If it was a one-off you could maybe let things go. But this isn't a one-off. It happens week after week, game after game. We play the same way. It's easy for half-decent opponents to defend against, and even easier for any team with good attackers to destroy us at the back. Throughout it all Wenger gets more and more infuriating. He talks nonsense about the players and comes out with the most ridiculous tosh imaginable (Sunday's offering was to blame a hangover from the game at Anfield last season, overlooking the fact that only a third of the team this week actually played in that game!) 
Watching Arsenal under Arsene Wenger is no longer a pleasure. We don't play good football. We don't score enough goals. We concede goals all too easily. There are too many mediocre footballers. And yet he won't change anything, whether it be personnel, formation, style or tactics. How can he continue to insult the likes of Podolski and Rosicky by not giving them a chance in a side that can hardly win a game of football when it matters? 

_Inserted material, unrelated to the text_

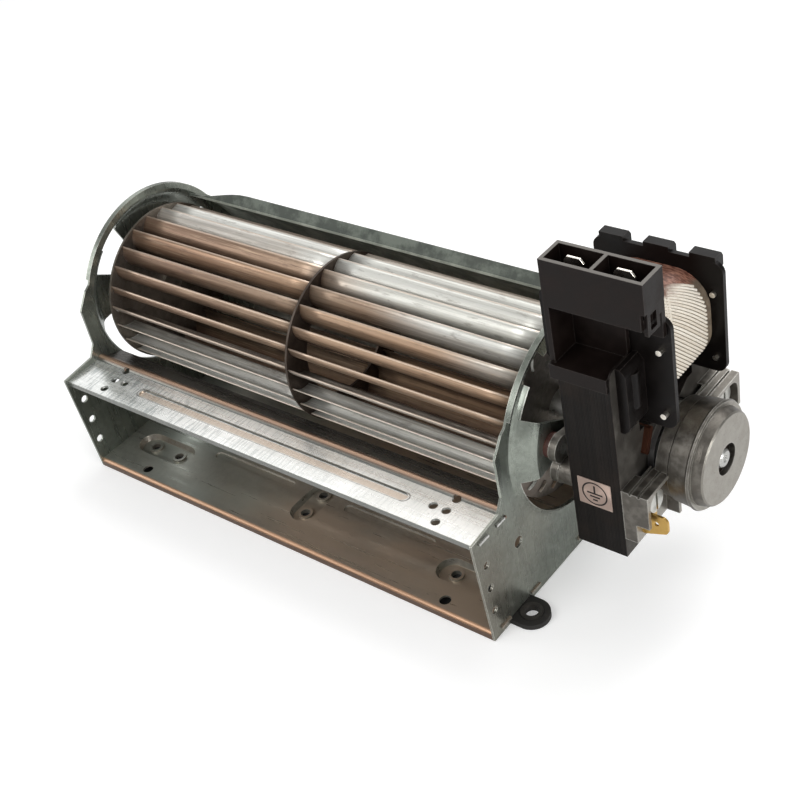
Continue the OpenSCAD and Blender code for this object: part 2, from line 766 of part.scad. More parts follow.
module leg_cap() {
    box_end = block_x + block_len - block_step_x;
    cap_end = stack_end - end_sheet_t - seat;
    across(-block_front, block_front - leg_in)
        translate([block_x, cap_low]) square([leg_wall, block_low - cap_low]);
    across(-leg_in - leg_wall, leg_wall) polygon([[block_x, cap_low], [cap_end, cap_low],
        [cap_end, back_wall_low], [box_end, back_wall_low], [box_end, block_low + eps], [block_x, block_low + eps]]);
    across(-stack_half - cap_proud, stack_half + cap_proud - leg_in)
        translate([block_x, cap_low]) square([cap_end - block_x, cap_high - cap_low]);
}

module terminal_housing() color("#161515")
    difference() {
        union() {
            housing_box();
            latch();
            leg_cap();
        }
        for (k = [0, 1]) across(-block_front + block_wall, block_depth - 2 * block_wall)
            translate([block_x + block_wall + k * (cell_len + block_wall), block_low + block_floor])
            square([cell_len, block_h]);
        for (x = spade_x) spade_shape(x, seat);
        on_axis(stack_x - seat) linear_extrude(stack_t + 2 * seat)
            translate([-stack_half - seat, window_low]) square([leg_w + 2 * seat, stack_high - window_low + seat]);
    }

spade_x = [block_x + block_wall + cell_len / 2, block_x + 2 * block_wall + cell_len * 1.5];

module spade_shape(x, grow)
    across(-block_front + block_depth / 2 - spade_t / 2 - grow, spade_t + 2 * grow)
        translate([x - spade_w / 2 - grow, spade_low - grow]) square([spade_w + 2 * grow, spade_top - spade_low]);

module front_spade_terminals() color("#d6d3c8")
    for (x = spade_x) spade_shape(x, 0);

// Brackets
module inner_bearing_bracket() color("#8f8f8b")
    difference() {
        union() {
            on_axis(bracket_x) linear_extrude(bracket_t) {
                circle(boss_r + bracket_t);
                for (a = spoke_at) rotate(a) bracket_arm(mount_pcr);
                for (s = [-1, 1]) rotate(atan2(s * screw_z, s * screw_y)) bracket_arm(norm([screw_y, screw_z]));
            }
            rod(inner_boss_x, inner_boss_len, boss_r);
            for (s = [-1, 1]) on_axis(bracket_x) translate(s * [screw_y, screw_z])
                cylinder(h = stack_x - bracket_x, r = screw_boss_r);
        }
        rod(inner_boss_x - 1, inner_boss_len + 2, bush_r);
        at_mounts(bracket_x - 1) cylinder(h = bracket_t + 2, r = mount_screw_r);
        for (s = [-1, 1]) on_axis(bracket_x - 1) translate(s * [screw_y, screw_z])
            cylinder(h = stack_x, r = screw_r);
    }

module bracket_arm(reach)
    translate([reach / 2, 0]) oblong(reach + mount_arm_w, mount_arm_w);

ear_h = 8.6;
ear_floor = 4.3;
ear_in = 11.5;
ear_out = stack_half - screw_y;
ear_low = -13;
ear_top = 5.7;
ear_wall = 1.25;
ear_hollow_r = 19.8;
pocket_top = 4.5;
pocket_round = 4;
rib_gap = 0.7;

// Drawn about its screw, local X pointing away from the axis. Two grooves leave three ribs on its top
module ear_block()
    difference() {
        translate([-ear_in, ear_low, 0]) cube([ear_in + ear_out, ear_top - ear_low, ear_h]);
        for (k = [1, 2]) translate([-ear_in - 1, ear_top - rib_gap, k * ear_h / 3 - rib_gap / 2])
            cube([ear_in + ear_out + 2, rib_gap + 1, rib_gap]);
    }

// Arched pocket, open at the bottom and towards the screw's side
module ear_pocket()
    translate([0, 0, ear_floor]) linear_extrude(ear_h) {
        translate([ear_wall - ear_in, ear_low - pocket_round - 1])
            rounded_box2d(0, 0, ear_in + ear_out - 2 * ear_wall, pocket_top - ear_low + pocket_round + 1, pocket_round);
        translate([0, ear_low - 1]) square([ear_out + 1, 8]);
    }

// At the front screw for side -1 and at the rear one for side 1
module at_screw(side, x)
    on_axis(x) translate(side * [screw_y, screw_z]) mirror([side < 0 ? 1 : 0, 0, 0]) children();

module at_screws(x)
    for (side = [-1, 1]) at_screw(side, x) children();

cup_wall = 1.6;
cup_rim = 4;
cup_bead = 8.5;
ridge_at = cup_h - 4;
face_r = 14;
face_hole_r = 5;
boss_depth = 9;

// Radius and reach past the stack: flared rim, slightly tapering side, ridge, and the raised face
module cup_profile() {
    rim_r = cup_r - 1.7;
    polygon([[rim_r - cup_wall, cup_rim], [rim_r, cup_rim], [rim_r + 0.2, cup_bead - 0.6], [rim_r + 0.8, cup_bead],
        [cup_r - 0.4, ridge_at - 0.6], [cup_r, ridge_at], [cup_r - 0.4, ridge_at + 0.7], [cup_r - 1.7, ridge_at + 0.5],
        [face_r + 0.9, cup_h - 1.6], [face_r + 0.5, cup_h - 0.5], [face_r, cup_h], [face_hole_r, cup_h],
        [face_hole_r, cup_h - 2], [bush_r, cup_h - 2], [bush_r, cup_h - boss_depth], [boss_r, cup_h - boss_depth],
        [boss_r, cup_h - 2.2], [face_r - 1.2, cup_h - 2.2], [cup_r - 2, ridge_at - 2], [rim_r - cup_wall, cup_rim + 1]]);
}

// The ears are hollowed towards the stack, clear of the shading rings
module outer_bearing_bracket() color("#8f8f8b") {
    on_axis(stack_end) rotate_extrude($fn = 96) cup_profile();
    difference() {
        at_screws(stack_end) ear_block();
        at_screws(stack_end) ear_pocket();
        on_axis(stack_end - 1) cylinder(h = cup_h, r = cup_r - 1.7 - cup_wall / 2, $fn = 96);
        on_axis(stack_end - 1) cylinder(h = shade_end + 1.2, r = ear_hollow_r, $fn = 96);
        at_screws(stack_end - 1) cylinder(h = cup_h, r = screw_r + 0.15);
    }
}

module inner_bearing_bush() color("#b98a4b")
    pipe(inner_boss_x + 0.8, bush_len, bush_r, shaft_r + run_gap);

module outer_bearing_bush() color("#b98a4b")
    pipe(cup_end - 2 - bush_len + 0.2, bush_len - 0.2, bush_r, shaft_r + run_gap);

module bearing_clips() color("#b9bbb8") {
    pipe(inner_boss_x + 0.8 + bush_len, 0.5, bush_r, shaft_r + 0.8);
    pipe(cup_end - 2 - bush_len - 0.4, 0.5, bush_r, shaft_r + 0.8);
}

// The front head clamps the earth tab on the ear's floor
floor_x = stack_end + ear_floor;
head_t = 2.6;
slot_w = 1;
slot_depth = 1.2;

module motor_screw(side, head_x) {
    at_screw(side, bracket_x) cylinder(h = head_x - bracket_x, r = screw_r);
    at_screw(side, head_x) difference() {
        cylinder(h = head_t, r = head_r);
        translate([-slot_w / 2, -head_r, head_t - slot_depth]) cube([slot_w, 2 * head_r, slot_depth + 1]);
    }
}

module motor_screws() color("#c4c6c4") {
    motor_screw(-1, floor_x + spade_t);
    motor_screw(1, floor_x);
}

// Brass earth tab: a base under the screw's head, and a blade that narrows to a flat terminal
earth_y = -screw_y - 3;
earth_low = -14.4;
earth_high = -6;
earth_z = -9.1;
earth_reach = 8.6;
earth_round = 1.8;
earth_base_w = 7;

module earth_tab() color("#b8923f")
    difference() {
        union() {
            on_axis(floor_x) linear_extrude(spade_t) translate([earth_y - spade_t / 2, earth_low])
                square([earth_base_w, -screw_z + 2.3 - earth_low]);
            on_axis(floor_x) translate([earth_y - spade_t / 2, 0, 0]) rotate([0, 90, 0])
                linear_extrude(spade_t) earth_blade();
        }
        at_screw(-1, floor_x - 1) cylinder(h = 4, r = screw_r + 0.1);
        on_axis(floor_x + earth_reach - 3.8) translate([earth_y, earth_z, 0]) rotate([0, 90, 0])
            cylinder(h = 4, r = 0.8, center = true);
    }

// Drawn from the base at the right to the rounded tip at the left
module earth_blade()
    hull() {
        translate([-1, earth_low]) square([1, earth_high - earth_low]);
        for (s = [-1, 1])
            translate([earth_round - earth_reach, earth_z + s * (spade_w / 2 - earth_round)]) circle(earth_round);
    }

label_t = 0.25;
label_in = 2.4;
label_z = -7.3;
label_size = [11, 9.8];

module earth_plate() color("#e8d9d4")
    across(-stack_half - label_t, label_t) translate([stack_x + label_in, label_z]) square(label_size);

// Rubber bushes and screws that hold the motor to the spokes
module motor_mount_bushes() color("#5a2f24")
    at_mounts(crown_x) difference() {
        cylinder(h = mount_bush_t, r = mount_bush_r);
        translate([0, 0, -1]) cylinder(h = mount_bush_t + 2, r = mount_screw_r);
    }

module motor_mount_screws() color("#b9bbb8")
    at_mounts(0) {
        translate([0, 0, crown_x - sheet_t - mount_head_t]) cylinder(h = mount_head_t, r = mount_head_r);
        translate([0, 0, crown_x - sheet_t - eps]) cylinder(h = sheet_t + mount_bush_t + bracket_t, r = mount_screw_r);
    }

// Foot under the right end
foot_y = -6;
foot_reach = 5.1;
foot_x = plate_x + foot_reach;
foot_in = plate_x - foot_reach;
foot_w = 12;
foot_t = 1.9;
foot_hole_r = 2.3;
foot_ring_r = 3.7;
foot_rivet_x = plate_x - 2.3;
rivet_r = 1;

module mounting_foot() color("#1d1c1b")
    linear_extrude(foot_t) difference() {
        union() {
            translate([foot_in, foot_y - foot_w / 2]) square([foot_x - foot_in, foot_w]);
            translate([foot_x, foot_y]) circle(foot_w / 2);
        }
        translate([foot_x, foot_y]) circle(foot_ring_r);
        translate([foot_rivet_x, foot_y]) circle(rivet_r);
    }

module foot_grommet() color("#2c2b2a")
    translate([foot_x, foot_y, 0]) linear_extrude(foot_t + 0.6) ring2d(foot_ring_r, foot_hole_r);

module foot_rivet() color("#a9aca9")
    translate([foot_rivet_x, foot_y, 0.3]) cylinder(h = base_low - 0.3, r = rivet_r);

scroll_housing();
outlet_shelf();
left_end_plate();
right_end_plate();
impeller_left_disc();
impeller_middle_ring();
impeller_right_disc();
impeller_left_blades();
impeller_right_blades();
left_stub_axle();
impeller_hub();
hub_grub_screw();
left_bearing_bush();
left_bearing_grommet();
left_bearing_retainer();
motor_shaft();
rotor_core();
rotor_end_rings();
stator_core();
core_bridge();
shading_rings();
coil_bobbin();
coil_winding();
coil_pins();
terminal_housing();
front_spade_terminals();
inner_bearing_bracket();
outer_bearing_bracket();
inner_bearing_bush();
outer_bearing_bush();
bearing_clips();
motor_screws();
earth_tab();
earth_plate();
motor_mount_bushes();
motor_mount_screws();
mounting_foot();
foot_grommet();
foot_rivet();
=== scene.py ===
"""Looks of a two-stage tangential blower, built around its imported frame."""

import math

import bmesh
import bpy
from mathutils import Matrix, Vector


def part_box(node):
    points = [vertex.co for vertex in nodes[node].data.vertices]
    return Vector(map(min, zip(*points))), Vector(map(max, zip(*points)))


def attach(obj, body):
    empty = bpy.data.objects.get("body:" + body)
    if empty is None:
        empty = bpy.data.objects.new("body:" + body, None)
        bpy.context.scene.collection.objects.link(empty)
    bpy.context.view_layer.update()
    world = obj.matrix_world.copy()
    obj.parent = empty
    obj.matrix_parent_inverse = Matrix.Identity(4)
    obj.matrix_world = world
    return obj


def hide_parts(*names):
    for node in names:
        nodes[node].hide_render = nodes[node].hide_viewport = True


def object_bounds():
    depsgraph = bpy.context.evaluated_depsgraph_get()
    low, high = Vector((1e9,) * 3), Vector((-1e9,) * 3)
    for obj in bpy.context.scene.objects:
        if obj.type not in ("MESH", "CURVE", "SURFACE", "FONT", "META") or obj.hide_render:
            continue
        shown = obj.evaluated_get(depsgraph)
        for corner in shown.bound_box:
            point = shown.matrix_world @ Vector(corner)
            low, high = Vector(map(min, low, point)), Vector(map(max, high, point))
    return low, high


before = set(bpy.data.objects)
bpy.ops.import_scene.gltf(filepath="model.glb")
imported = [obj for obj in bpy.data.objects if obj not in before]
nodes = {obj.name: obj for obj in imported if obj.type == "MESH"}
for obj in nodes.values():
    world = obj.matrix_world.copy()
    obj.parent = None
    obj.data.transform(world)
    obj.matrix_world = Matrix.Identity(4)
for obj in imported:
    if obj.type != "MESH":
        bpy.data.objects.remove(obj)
cad_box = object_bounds()
MM = 0.001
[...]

A few signings, a lot of points and the FA Cup please

It has been nothing short of a disastrous first half of the season. Injuries haven't helped, of course, but much of that could have been alleviated with proper transfer business. The appointment of Shad Forsyth certainly hasn't improved the injury situation - if anything it is worse than ever. A favourable draw in the Champions League has given Arsenal hope of a quarter-final place for the first time in a few years, but what is likely to happen if we get there? In the Premier League we have only really fourth place to challenge for. Again. That is just not good enough for fans paying the highest admission prices in football. So all we can really hope to celebrate is an FA Cup win again. We will need Father Christmas to work his magic if that is to happen with this Arsenal team.